John Goodman: Moments Abstracted
John Goodman : Moments Abstracted
Boston-based photographer John Goodman has aimed his lens on provocative subjects and places in Havana, Tuscany, Las Vegas, Nashville, Coney Island and Boston. The results are the alluring, unfiltered and tender works featured in Moments Abstracted. Goodman exhibits a selection from his acclaimed book The Times Square Gym that captures athletes from all walks of life. The arresting images question our perception—the faces of subjects are grainy and blurred, bodies disintegrate into light as they dance about the ring, the gym becomes an ambiguous, even haunting environment.

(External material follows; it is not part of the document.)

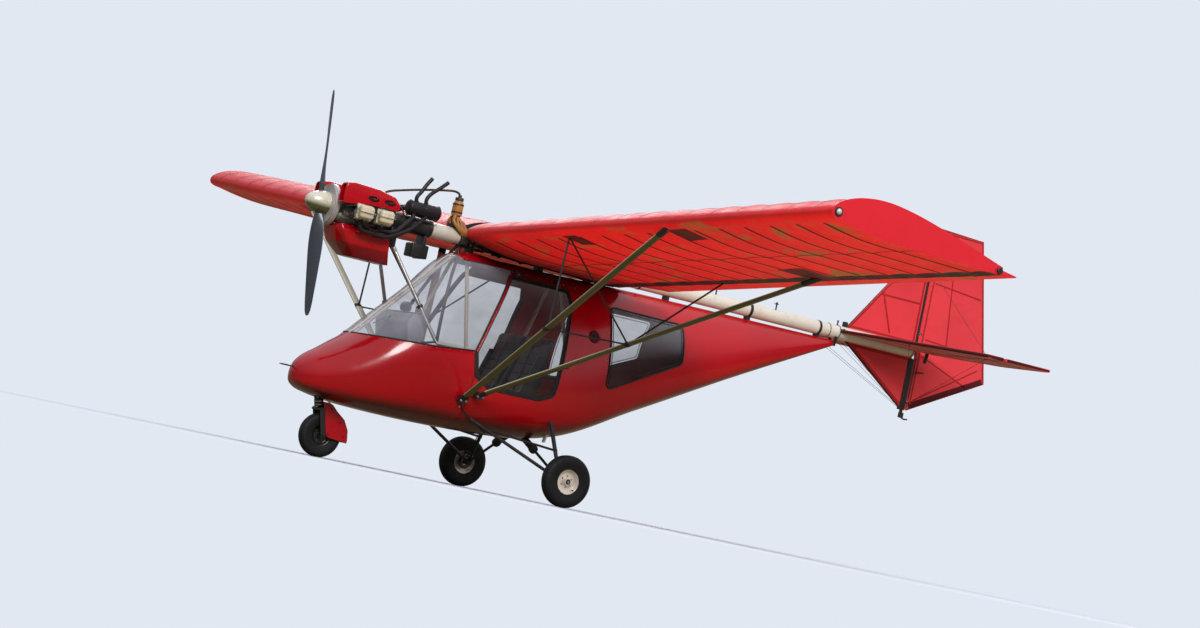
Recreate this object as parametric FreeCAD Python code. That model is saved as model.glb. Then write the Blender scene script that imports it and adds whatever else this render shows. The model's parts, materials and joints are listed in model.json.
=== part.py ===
import FreeCAD, Part
import math
import os

V = FreeCAD.Vector
os.makedirs("parts", exist_ok=True)

# Two-seat, strut-braced, high-wing microlight with the engine on the front of its boom.
# Millimetres. X is forward, Y is to port, Z is up, with the ground at Z = 0.

WING_LE_X = 1910.0
BOOM_Z = 1870.0

BOOM_R = 57.5
BOOM_WALL = 3.0
BOOM_FRONT = 640.0
BOOM_REAR = -4385.0
CLAMP_LENGTH = 330.0

HALF_SPAN = 4800.0
ROOT_Y = 75.0
DIHEDRAL = 0.068
WING_LE_Z = 35.0
REAR_SPAR_BACK = 1410.0
REAR_SPAR_DROP = 100.0
AILERON_IN_Y = 360.0
AILERON_OUT_Y = 4740.0
AILERON_ROOT_CHORD = 275.0
AILERON_TIP_CHORD = 165.0
AILERON_NOSE_R = 21.0
AILERON_GAP = 7.0

SKIN = 12.0
GLAZING = 4.0
DOOR_GAP = 6.0
DOOR_EDGE = 26.0

STRUT_CHORD = 62.0
STRUT_THICK = 27.0
STRUT_TOP_Y = 2870.0

MAIN_X = -843.0
MAIN_Y = 812.0
MAIN_R = 200.0
MAIN_W = 104.0
MAIN_RIM_R = 102.0
NOSE_X = 863.0
NOSE_R = 167.0
NOSE_W = 88.0
NOSE_RIM_R = 84.0
AXLE_R = 12.0
RUNNING_FIT = 0.05
WHEEL_SIDES = 40
RIM_SIDES = 24

PROP_X = 1262.0
PROP_TIP_R = 875.0
PROP_LEAN = 11.5
SPINNER_R = 88.0
SPINNER_TIP = 1382.0
RING_R = 155.0
RING_DEEP = 44.0
FLANGE_FACE = 1196.0
SHAFT_R = 22.0

ENGINE_Z = -20.0
CYLINDER_X = (1018.0, 848.0)
CYLINDER_IN_Y = 100.0
CYLINDER_OUT_Y = 268.0
DUCT_HOLE_X = (958.0, 818.0)
FIN_DEEP = 64.0
FIN_COUNT = 8
MUFFLER_X = (308.0, 585.0)
BOTTLE_X = 108.0
BARREL_R = 46.0

# Rings of the cowl under the engine: height, half width at the side and at the front corner,
# then the stations of the back edge, the flank's end and the front.
COWL_RINGS = [
    (-120, 146, 88, 705, 1126, 1148),
    (-170, 168, 96, 705, 1110, 1146),
    (-262, 158, 84, 690, 1050, 1112),
    (-352, 92, 56, 640, 950, 1010),
]

TAIL_THICK = 26.0
TAIL_POST_X = -4405.0
TAIL_POST_R = 14.0
RUDDER_HINGE_X = -4442.0
ELEVATOR_HINGE_X = -4440.0
STABILISER_Z = 14.0
HINGE_PIN_R = 4.0
LUG_WIDTH = 8.0
LUG_CLEAR = 6.0

PITOT_Z = -1242.0
PITOT_TIP = 1312.0

TIE_DOWN_X = -4411.0
TIE_DOWN_Z = -544.0
TIE_DOWN_R = 6.0

DOOR_HINGE_X = (-340.0, -700.0)
DOOR_HINGE_Y = 348.0
DOOR_HINGE_Z = -196.0
STEM_R = 12.0
SEAT_Y = 215.0
SEAT_HALF = 185.0
SEAT_TOP_Z = -1190.0
LEG_CHORD = 74.0
LEG_THICK = 46.0

# Outline of the nose mudguard's side plates, counted back and up from the hub.
GUARD_BACK = [(2, 250), (34, 236), (82, 194), (150, 146), (194, 74), (206, 0), (205, -22)]
GUARD_FRONT = [(160, -18), (50, -8), (26, 8), (-24, 170), (-52, 250)]


def at(x, y, z):
    """Point given from the wing leading edge and the boom axis."""
    return V(WING_LE_X + x, y, BOOM_Z + z)


def mirrored(shape):
    return shape.mirror(V(0, 0, 0), V(0, 1, 0))


def both(shape):
    return [shape, mirrored(shape)]


def save(name, *shapes):
    solids = []
    for shape in shapes:
        solids.extend(shape.Solids)
    body = solids[0] if len(solids) == 1 else Part.makeCompound(solids)
    body.exportStep("parts/" + name + ".step")


def fuse(shapes):
    body = shapes[0]
    if len(shapes) > 1:
        body = body.multiFuse(shapes[1:])
    return body.removeSplitter()


def rod(start, end, radius):
    axis = end - start
    return Part.makeCylinder(radius, axis.Length, start, axis)


def flat_face(corners):
    return Part.Face(Part.makePolygon(corners + [corners[0]]))


def bridged(rings, flat=True):
    """Solid whose flat faces bridge rings of corners. A warped bay is split on its diagonal."""
    count = len(rings[0])
    faces = [flat_face(rings[0]), flat_face(rings[-1])]
    for low, high in zip(rings[:-1], rings[1:]):
        for k in range(count):
            a, b = low[k], low[(k + 1) % count]
            c, d = high[(k + 1) % count], high[k]
            if flat:
                faces.append(flat_face([a, b, c, d]))
            elif k < count / 2:
                faces.extend([flat_face([a, b, c]), flat_face([a, c, d])])
            else:
                faces.extend([flat_face([a, b, d]), flat_face([b, c, d])])
    shell = Part.makeShell(faces)
    shell.sewShape()
    solid = Part.makeSolid(shell)
    if solid.Volume < 0:
        solid.reverse()
    return solid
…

Another highlight is the Combat Zone series, primarily taken in the ‘70s and composed of gritty, compassionate and testosterone-imbued images that capture Boston’s notorious adult entertainment area. Goodman’s works drift between abstraction and reality; they are incomplete sentences in the artist’s ongoing search for transcendent, yet inevitably fleeting moments. For this photographer, beauty lies within life’s contradictions: power and grace, light and darkness, youth and old age, stillness and motion, the refined and the raw. Moments Abstracted surveys Goodman’s career through 40 photographs, mostly black and white, which span from 1969 to 2007.
Goodman is on the faculty of the Art Institute of Boston and also an instructor at the Maine Media Workshops. His photographs are in the permanent collections of Metropolitan Museum of Art, New York; San Francisco Museum of Modern Art; Museum of Fine Arts, Boston; and the Art Institute of Chicago.